## START DATASET RECORDS

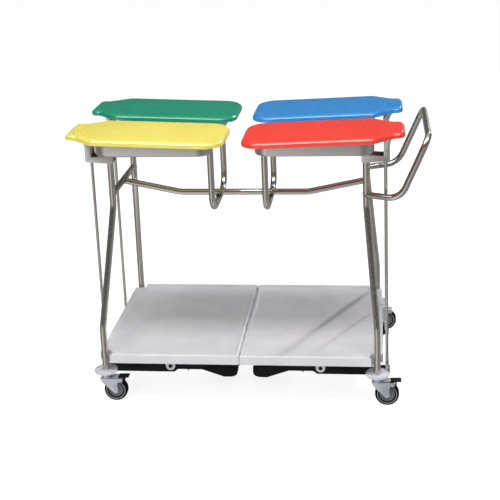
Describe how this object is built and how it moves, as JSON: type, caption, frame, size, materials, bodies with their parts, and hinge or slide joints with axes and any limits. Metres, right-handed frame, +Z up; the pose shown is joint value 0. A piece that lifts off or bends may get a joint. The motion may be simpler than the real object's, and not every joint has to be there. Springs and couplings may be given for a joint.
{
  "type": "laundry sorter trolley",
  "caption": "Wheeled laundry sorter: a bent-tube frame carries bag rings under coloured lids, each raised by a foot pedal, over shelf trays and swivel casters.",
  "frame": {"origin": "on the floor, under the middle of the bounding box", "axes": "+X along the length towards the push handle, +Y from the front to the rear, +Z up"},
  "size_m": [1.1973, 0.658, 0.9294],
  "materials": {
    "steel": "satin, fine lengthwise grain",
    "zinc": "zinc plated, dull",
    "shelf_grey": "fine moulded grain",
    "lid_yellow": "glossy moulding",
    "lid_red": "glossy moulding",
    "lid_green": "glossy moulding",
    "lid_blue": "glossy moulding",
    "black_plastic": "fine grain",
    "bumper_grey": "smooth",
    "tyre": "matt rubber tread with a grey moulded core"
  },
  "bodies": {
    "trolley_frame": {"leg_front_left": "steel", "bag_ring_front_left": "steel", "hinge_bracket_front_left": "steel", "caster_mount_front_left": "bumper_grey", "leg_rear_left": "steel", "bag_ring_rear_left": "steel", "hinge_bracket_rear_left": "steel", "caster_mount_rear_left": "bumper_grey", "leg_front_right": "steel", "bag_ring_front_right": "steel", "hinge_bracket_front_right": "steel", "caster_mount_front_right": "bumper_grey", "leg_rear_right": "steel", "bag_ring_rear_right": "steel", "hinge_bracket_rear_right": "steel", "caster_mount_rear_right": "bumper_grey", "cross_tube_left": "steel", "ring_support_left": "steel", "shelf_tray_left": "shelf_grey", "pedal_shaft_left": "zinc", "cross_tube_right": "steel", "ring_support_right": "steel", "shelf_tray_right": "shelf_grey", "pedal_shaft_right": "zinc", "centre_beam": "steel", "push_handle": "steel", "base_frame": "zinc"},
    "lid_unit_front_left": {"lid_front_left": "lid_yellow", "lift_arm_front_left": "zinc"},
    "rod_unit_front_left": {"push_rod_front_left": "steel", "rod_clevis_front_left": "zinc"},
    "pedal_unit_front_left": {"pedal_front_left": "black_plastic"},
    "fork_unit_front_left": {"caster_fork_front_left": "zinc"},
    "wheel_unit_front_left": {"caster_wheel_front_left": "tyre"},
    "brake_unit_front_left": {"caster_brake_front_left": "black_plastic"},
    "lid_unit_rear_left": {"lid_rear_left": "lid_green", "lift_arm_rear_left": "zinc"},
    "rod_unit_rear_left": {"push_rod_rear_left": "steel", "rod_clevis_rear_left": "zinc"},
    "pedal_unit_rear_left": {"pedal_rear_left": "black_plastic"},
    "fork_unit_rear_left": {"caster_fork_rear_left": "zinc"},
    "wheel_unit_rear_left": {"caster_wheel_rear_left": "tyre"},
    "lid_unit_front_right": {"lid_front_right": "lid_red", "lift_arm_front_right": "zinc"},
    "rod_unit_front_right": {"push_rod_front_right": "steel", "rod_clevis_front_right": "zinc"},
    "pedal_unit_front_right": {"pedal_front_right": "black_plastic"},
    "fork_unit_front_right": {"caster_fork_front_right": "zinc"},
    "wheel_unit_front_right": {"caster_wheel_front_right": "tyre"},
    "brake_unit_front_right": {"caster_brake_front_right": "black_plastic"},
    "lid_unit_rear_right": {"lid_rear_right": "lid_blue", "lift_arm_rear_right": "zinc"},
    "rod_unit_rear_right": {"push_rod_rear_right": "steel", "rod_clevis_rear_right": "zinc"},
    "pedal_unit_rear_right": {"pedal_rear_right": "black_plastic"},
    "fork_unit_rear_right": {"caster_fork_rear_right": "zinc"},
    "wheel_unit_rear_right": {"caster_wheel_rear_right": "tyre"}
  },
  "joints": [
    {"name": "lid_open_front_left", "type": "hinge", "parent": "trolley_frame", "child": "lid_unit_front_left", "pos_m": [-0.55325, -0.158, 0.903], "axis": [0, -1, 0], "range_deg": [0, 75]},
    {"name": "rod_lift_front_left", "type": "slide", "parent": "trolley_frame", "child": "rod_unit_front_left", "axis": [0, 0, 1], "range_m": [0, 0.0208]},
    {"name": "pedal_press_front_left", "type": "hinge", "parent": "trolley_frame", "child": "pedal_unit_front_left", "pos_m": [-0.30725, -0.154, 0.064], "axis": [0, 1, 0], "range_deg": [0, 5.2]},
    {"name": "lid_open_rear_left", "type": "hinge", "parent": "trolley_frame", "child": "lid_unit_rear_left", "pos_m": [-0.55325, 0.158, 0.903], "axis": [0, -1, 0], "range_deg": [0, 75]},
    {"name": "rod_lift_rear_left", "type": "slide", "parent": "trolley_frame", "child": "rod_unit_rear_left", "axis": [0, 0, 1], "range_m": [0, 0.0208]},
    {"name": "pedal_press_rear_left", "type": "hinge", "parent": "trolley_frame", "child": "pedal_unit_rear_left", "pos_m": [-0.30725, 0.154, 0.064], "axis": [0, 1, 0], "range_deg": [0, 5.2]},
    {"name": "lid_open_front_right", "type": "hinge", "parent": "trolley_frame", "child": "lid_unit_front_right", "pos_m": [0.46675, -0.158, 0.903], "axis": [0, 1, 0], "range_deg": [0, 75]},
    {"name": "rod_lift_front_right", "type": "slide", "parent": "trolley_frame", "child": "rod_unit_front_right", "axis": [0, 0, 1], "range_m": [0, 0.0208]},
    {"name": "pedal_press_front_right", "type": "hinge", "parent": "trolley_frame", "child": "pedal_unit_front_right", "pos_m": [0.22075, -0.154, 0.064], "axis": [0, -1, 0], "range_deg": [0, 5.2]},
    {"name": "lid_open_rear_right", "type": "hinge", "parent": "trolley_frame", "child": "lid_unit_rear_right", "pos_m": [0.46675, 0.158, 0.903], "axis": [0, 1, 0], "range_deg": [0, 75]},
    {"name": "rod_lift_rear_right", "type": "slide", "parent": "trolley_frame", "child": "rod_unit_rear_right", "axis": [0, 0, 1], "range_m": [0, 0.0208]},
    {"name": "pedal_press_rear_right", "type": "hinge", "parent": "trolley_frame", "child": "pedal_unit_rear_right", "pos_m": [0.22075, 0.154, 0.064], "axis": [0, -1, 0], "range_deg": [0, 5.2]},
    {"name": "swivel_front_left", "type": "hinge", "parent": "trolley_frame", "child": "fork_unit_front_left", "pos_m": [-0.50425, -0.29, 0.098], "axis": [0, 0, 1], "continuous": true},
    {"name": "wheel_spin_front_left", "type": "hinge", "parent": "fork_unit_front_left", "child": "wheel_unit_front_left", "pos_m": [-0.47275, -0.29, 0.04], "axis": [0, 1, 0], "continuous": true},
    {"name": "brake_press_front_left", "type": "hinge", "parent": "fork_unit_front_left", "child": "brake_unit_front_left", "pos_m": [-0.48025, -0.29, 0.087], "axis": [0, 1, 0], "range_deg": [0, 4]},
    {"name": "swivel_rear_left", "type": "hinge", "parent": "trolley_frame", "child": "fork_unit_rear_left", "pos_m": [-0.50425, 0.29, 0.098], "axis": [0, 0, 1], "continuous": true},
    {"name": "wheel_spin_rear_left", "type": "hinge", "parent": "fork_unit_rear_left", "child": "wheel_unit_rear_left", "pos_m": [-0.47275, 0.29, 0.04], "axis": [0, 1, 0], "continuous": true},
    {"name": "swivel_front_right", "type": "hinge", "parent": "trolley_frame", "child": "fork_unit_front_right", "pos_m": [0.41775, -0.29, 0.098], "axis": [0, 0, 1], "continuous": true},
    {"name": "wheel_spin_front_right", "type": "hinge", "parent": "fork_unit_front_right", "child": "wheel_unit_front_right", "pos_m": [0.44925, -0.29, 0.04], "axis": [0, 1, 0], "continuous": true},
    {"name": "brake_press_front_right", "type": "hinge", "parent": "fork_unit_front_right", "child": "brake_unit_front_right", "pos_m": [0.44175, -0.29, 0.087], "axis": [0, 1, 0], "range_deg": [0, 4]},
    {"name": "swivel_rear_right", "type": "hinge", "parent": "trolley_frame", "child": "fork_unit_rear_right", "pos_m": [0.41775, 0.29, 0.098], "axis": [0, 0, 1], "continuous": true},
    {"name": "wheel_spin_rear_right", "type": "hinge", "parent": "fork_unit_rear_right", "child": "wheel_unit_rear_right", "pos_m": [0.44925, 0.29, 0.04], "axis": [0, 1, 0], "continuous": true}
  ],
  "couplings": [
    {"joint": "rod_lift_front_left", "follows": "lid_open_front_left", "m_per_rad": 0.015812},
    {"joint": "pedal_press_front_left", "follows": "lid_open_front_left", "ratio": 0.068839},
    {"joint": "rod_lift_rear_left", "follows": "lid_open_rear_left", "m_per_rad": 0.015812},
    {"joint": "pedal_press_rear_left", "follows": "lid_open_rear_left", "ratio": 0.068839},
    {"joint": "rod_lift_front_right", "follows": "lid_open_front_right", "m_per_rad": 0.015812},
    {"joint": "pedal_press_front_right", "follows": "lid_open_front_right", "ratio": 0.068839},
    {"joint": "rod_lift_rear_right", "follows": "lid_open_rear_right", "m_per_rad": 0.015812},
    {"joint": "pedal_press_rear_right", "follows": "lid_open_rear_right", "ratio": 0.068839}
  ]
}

## END DATASET RECORDS
## START DATASET RECORDS

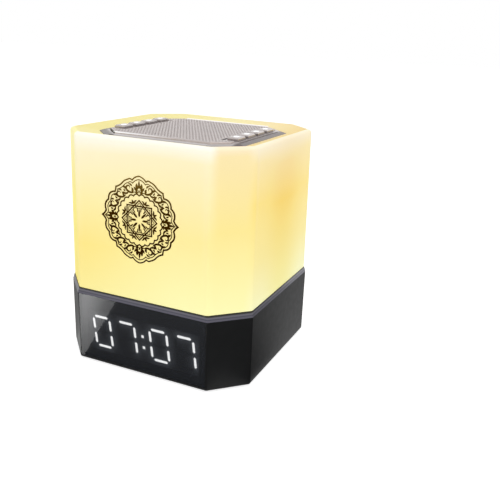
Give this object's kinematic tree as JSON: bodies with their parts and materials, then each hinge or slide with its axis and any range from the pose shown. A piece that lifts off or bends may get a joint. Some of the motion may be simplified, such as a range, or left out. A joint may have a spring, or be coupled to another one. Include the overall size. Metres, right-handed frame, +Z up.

## END DATASET RECORDS

_REQUIREMENT_
In the entries above, identify each line that includes the string "joints", then copy it.

_COMPLETE RESPONSE_
Describe how this object is built and how it moves, as JSON: type, caption, frame, size, materials, bodies with their parts, and hinge or slide joints with axes and any limits. Metres, right-handed frame, +Z up; the pose shown is joint value 0. A piece that lifts off or bends may get a joint. The motion may be simpler than the real object's, and not every joint has to be there. Springs and couplings may be given for a joint.
  "joints": [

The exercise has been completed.